Extinct suborder of molluscs

Belemnitina is a suborder of belemnites, an extinct group of cephalopods. They have been identified as the oldest of all the belemnites and are likely the stockgroup for them. They were extant from the early Jurassic to the early Cretaceous. Their geographic distribution was mostly limited to Europe, although specimens have been described in Japan suggesting they may have been more widespread than previously thought.

==Morphology==
They have a broad, rounded pro-ostracum (the section of the guard (the hard internal skeleton commonly fossilised) closest to the head of the living animal).
This characteristically lacks longitudinal alveolar canals and the associated splitting surfaces or open fissures. Commonly there are one or more longitudinal furrows in the apical region of the guard, similar furrows may be found in the alveolar region, these would not be accompanied by splitting surfaces or open fissures.

==Distribution==
Based on current evidence it appears that the Belemnitina were mostly restricted to Europe prior to the Toarcian (late-early Jurassic), probably in small shelf seas until the Pliensbachian (middle-early Jurassic). After the middle Jurassic they appear to have spread but still remained primarily in Europe. They gradually retreated during the Jurassic, becoming extinct in the Mediterranean area in the Oxfordian (late Jurassic) times. The last remaining members of the Belemnitina disappear from North-western Europe at the Berremian-Aptian boundary (early Cretaceous).

==Stratigraphic range==
Belemnitina first appear in the fossil record in the Hettangian (early Jurassic).
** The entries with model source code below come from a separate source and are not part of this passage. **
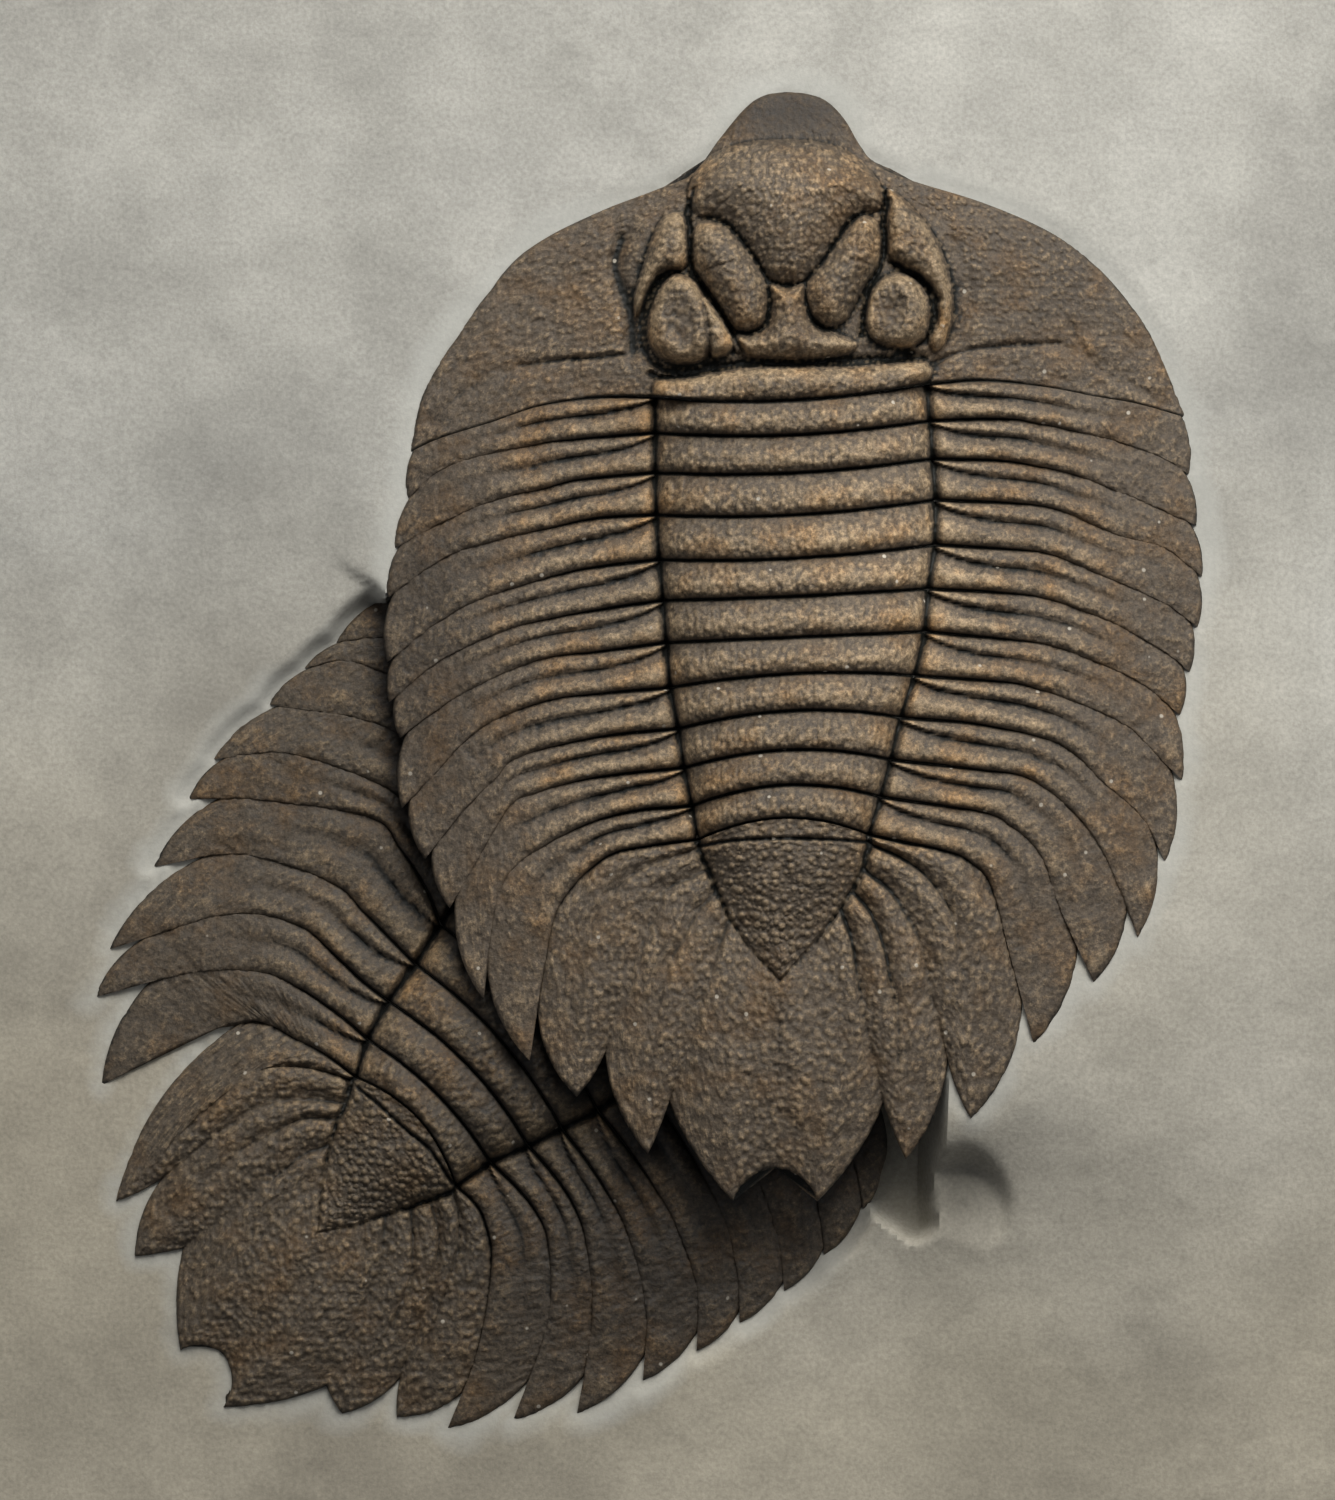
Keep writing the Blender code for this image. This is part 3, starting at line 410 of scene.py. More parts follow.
def shell(name, blocks, cuts, lay_out, folded=False):
    bm = flat_box(blocks, cuts, folded)
    piece = to_object(bm, name + "_shell")
    mesh = piece.data
    spots = points_of(mesh)
    top = spots[:, 2] > 0.5
    plan, high, low, grain, dirt_and_painted_shade = lay_out(2.0 * spots[:, 0], 0.5 - spots[:, 1])
    placed = np.column_stack((plan, np.where(top, high, low)))
    mesh.vertices.foreach_set("co", placed.ravel())
    write_attribute(mesh, "on_top", top.astype(float))
    write_attribute(mesh, "grain", grain)
    # This mask paints seams, furrows and eye hollows darker, partly for dirt and partly as painted shade.
    write_attribute(mesh, "dirt_and_painted_shade", np.clip(dirt_and_painted_shade, 0.0, 1.0))
    if folded:
        bm = bmesh.new()
        bm.from_mesh(mesh)
        bmesh.ops.remove_doubles(bm, verts=bm.verts[:], dist=1e-6)
        bm.to_mesh(mesh)
        bm.free()
    on_top = np.empty(len(mesh.vertices), dtype=np.float32)
    mesh.attributes["on_top"].data.foreach_get("value", on_top)
    write_attribute(mesh, "relief", local_relief(mesh, on_top > 0.5, RELIEF_ROUNDS) / MM)
    mesh.shade_smooth()
    mesh.set_sharp_from_angle(angle=math.radians(70.0))
    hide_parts(name)
    print(name, len(mesh.polygons), "faces")
    return piece

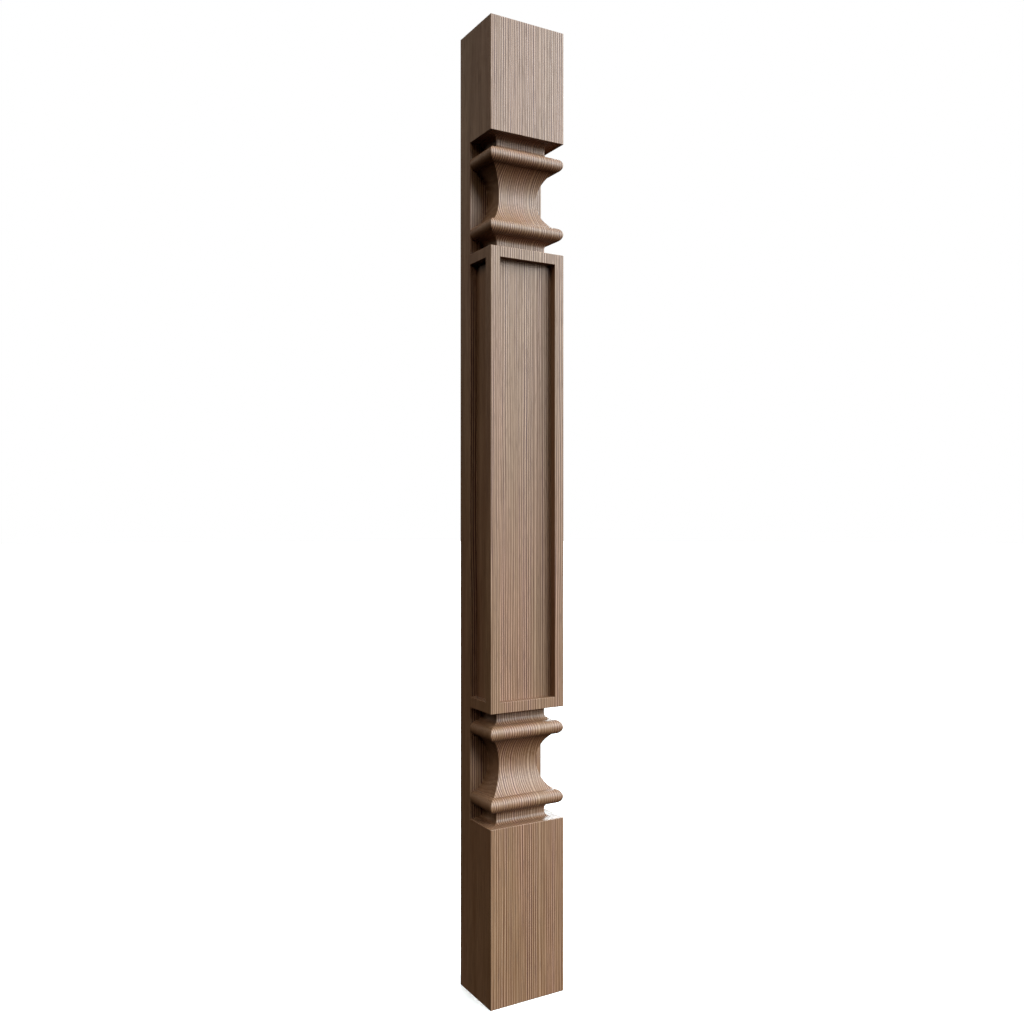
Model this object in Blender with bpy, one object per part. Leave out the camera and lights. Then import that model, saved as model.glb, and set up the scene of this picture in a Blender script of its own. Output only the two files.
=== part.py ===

Two genera, Schwegleria and aff. Subhastites are found in Hettangian sediments from Belgium, southwest Germany and northern Ireland. They are the oldest belemnites thus far found and have been suggested as a stockgroup for all belemnites. Belemnitina have also been found in Hettangian deposits in Japan, which implies an origin for this sub-group before the Jurassic. This fits with the evidence from other groups such as the Belemnitida which have been recorded approximately 33 million years before the Triassic-Jurassic boundary.

There appears to have been a replacement of Belemnitina with the sub-order Belemnopseina in North-western Europe before the Berremian-Aptian boundary. The long interval (47 million years) between the extinction in the Mediterranean region (Oxfordian) and that in North-western Europe (Aptian) implies that the Belemnitina survived in geographically isolated regions.